Downey, G., Lloyd, K., Bilous, R., Hammersley, L., Rawlings-Sanaei, F., Amigo, M., Gilchrist, S., Baker, M. and Coffey, E. (2018). Classroom of Many Cultures: Co-creating support curriculum with international community partners: Final report. Canberra: Office of Learning and Teaching
‘A love of Country: mapping and re-imagining a UoW Geography Curriculum’ (2018 – ongoing)
- Position Title: Research Associate
- Research Team: School of Geography and Sustainable Communities, UoW
- Funder: University of Wollongong, Jindaola: Indigenous Knowledge Grants ($30,000)
Australian Indigenous histories and contemporary Indigenous lives and relationships with Country are at the heart of Geography. They inform understandings of Australia’s colonial history and its legacy, environmental and heritage management, national identity, racism and structural marginalisation, and urban politics. In the School of Geography and Sustainable Communities, a broad range of Indigenous contexts, perspectives and teaching practices are already in place across multiple subjects. As a School, we seek to continue to contribute to ongoing efforts to decolonise the discipline of Geography. However, we acknowledge that this requires recognition of and challenge to colonial forms of knowledge, pedagogical strategies and research methodologies. This project creates an opportunity for us to pay more systematic, explicit and careful attention to the ways in which geographic knowledge is produced and practiced, and to further embed Indigenous knowledges and perspectives into the curriculum.
Negotiating Livelihoods on the Margins of Geography: Mapping the landscape of post-doctoral geographers (2018 – ongoing)
- Position Title: Self-funded academic precariat
- Research Team: Dr Matalena Tofa; Dr Karina Luzia; Dr Rebecca Bilous; Dr Laura Hammersley
This research seeks to generate a space through which the so-called ‘precariat’ (Standing, 2011) can articulate their understandings of what it means to work in the margins of academic teaching and research, and the impacts it has on individuals, on the academic workplace and on community. It is guided by the following aims:
- To create a space where PhD graduates that are currently precariously employed or have insecure work can safely voice their perspectives on their professional lives, the conditions under which they work, and on universities, research, and teaching;
- To develop a nuanced understanding of what academic precarity is, and how precarity is experienced and navigated, in the Australian context;
- To explore the implications of insecure and precarious work for professional identities, research and teaching, and universities;
- To contribute to building an understanding of precarity amongst the academic community (particularly those in ongoing or tenured positions).
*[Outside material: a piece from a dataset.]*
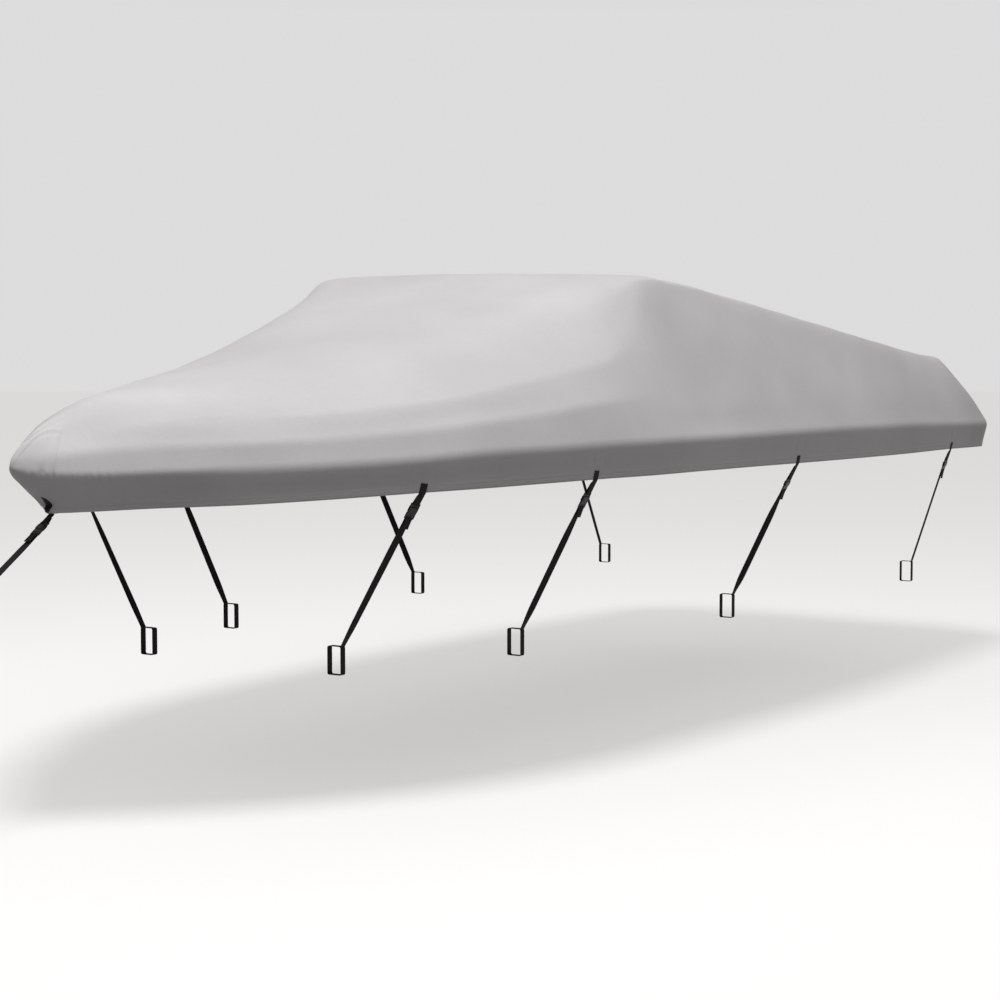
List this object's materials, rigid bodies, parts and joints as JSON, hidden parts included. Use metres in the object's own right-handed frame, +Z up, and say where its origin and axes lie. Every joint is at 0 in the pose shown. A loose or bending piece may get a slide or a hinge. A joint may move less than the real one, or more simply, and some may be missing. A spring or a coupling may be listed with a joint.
{
  "type": "fitted boat cover",
  "caption": "Fitted cloth cover for a trailered runabout, hollow over its deck and windshield, held down by hem tabs, side-release buckles and webbing straps.",
  "frame": {"origin": "underside of the cloth in the middle of the windshield's top edge, the highest place where the boat holds the cover up", "axes": "+X aft along the boat, +Y to starboard, +Z up"},
  "size_m": [5.676, 2.2386, 1.3973],
  "materials": {
    "canopy_cloth": "matt",
    "black_webbing": "matt",
    "black_acetal": "semi-gloss"
  },
  "bodies": {
    "root": {"canopy": "canopy_cloth", "crescent_bow": "black_webbing", "tab_port_1": "black_webbing", "socket_port_1": "black_acetal", "plug_port_1": "black_acetal", "strap_port_1": "black_webbing", "tab_port_2": "black_webbing", "socket_port_2": "black_acetal", "plug_port_2": "black_acetal", "strap_port_2": "black_webbing", "tab_port_3": "black_webbing", "socket_port_3": "black_acetal", "plug_port_3": "black_acetal", "strap_port_3": "black_webbing", "tab_port_4": "black_webbing", "socket_port_4": "black_acetal", "plug_port_4": "black_acetal", "strap_port_4": "black_webbing", "tab_starboard_1": "black_webbing", "socket_starboard_1": "black_acetal", "plug_starboard_1": "black_acetal", "strap_starboard_1": "black_webbing", "tab_starboard_2": "black_webbing", "socket_starboard_2": "black_acetal", "plug_starboard_2": "black_acetal", "strap_starboard_2": "black_webbing", "tab_starboard_3": "black_webbing", "socket_starboard_3": "black_acetal", "plug_starboard_3": "black_acetal", "strap_starboard_3": "black_webbing", "tab_starboard_4": "black_webbing", "socket_starboard_4": "black_acetal", "plug_starboard_4": "black_acetal", "strap_starboard_4": "black_webbing", "tab_bow": "black_webbing", "socket_bow": "black_acetal", "plug_bow": "black_acetal", "strap_bow": "black_webbing"}
  },
  "joints": []
}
The expected outcomes of this research include a stronger understanding of what precarity is and how it is experienced in academia, and its implications for research, teaching and disciplinary identities. The findings will be disseminated through academic publications and conference presentations, as well as through blogposts and social media.
Harming/restoring waters: Researching water cultures along the Cudgegong and Goulburn Rivers (2016 – ongoing)
- Position Title: Research Assistant
- Research Team: Mudgee Local Aboriginal Land Council; Dr Jess McLean, Dr Emily O’Gorman, Dr Fiona Miller, Dr Laura Hammersley
- Funder: Macquarie University
This collaborative, interdisciplinary project examines contested understandings of and relations with water along the Cudgegong and Goulburn Rivers in NSW, Asutralia. Through a focus on water cultures this project engages with Indigenous and non-Indigenous understandings, values and practices associated with water. We consider how different uses and values of water influence social-ecological resilience and justice of relevance to future water management.
- Publications:
McLean, J., Lonsdale, A., Hammersley, L., O’Gorman, E. & Miller, F. (in press). Shadow waters: making Australian water cultures visible, Transactions of the Institute of British Geographers. https://doi.org/10.1111/tran.12248
Learning to share, sharing to learn: More-Than-Human Sharing/Learning as Bawaka Country (2016 – ongoing)
- Position Title: Research Associate
- Research Team: Bawaka Country including Ritjilili Ganambarr, Djawundil Maymuru, Rrawun Maymuru, Djawa Burarrwanga, Sandie Suchet-Pearson, Laura Hammersely, Lara Daley, Kate Lloyd, Sarah Wright and Maartje Roelofsen
This research is led by our embodied experiences at, with and as Bawaka. We start by considering how we as a group co-became as Country during our 6 days together.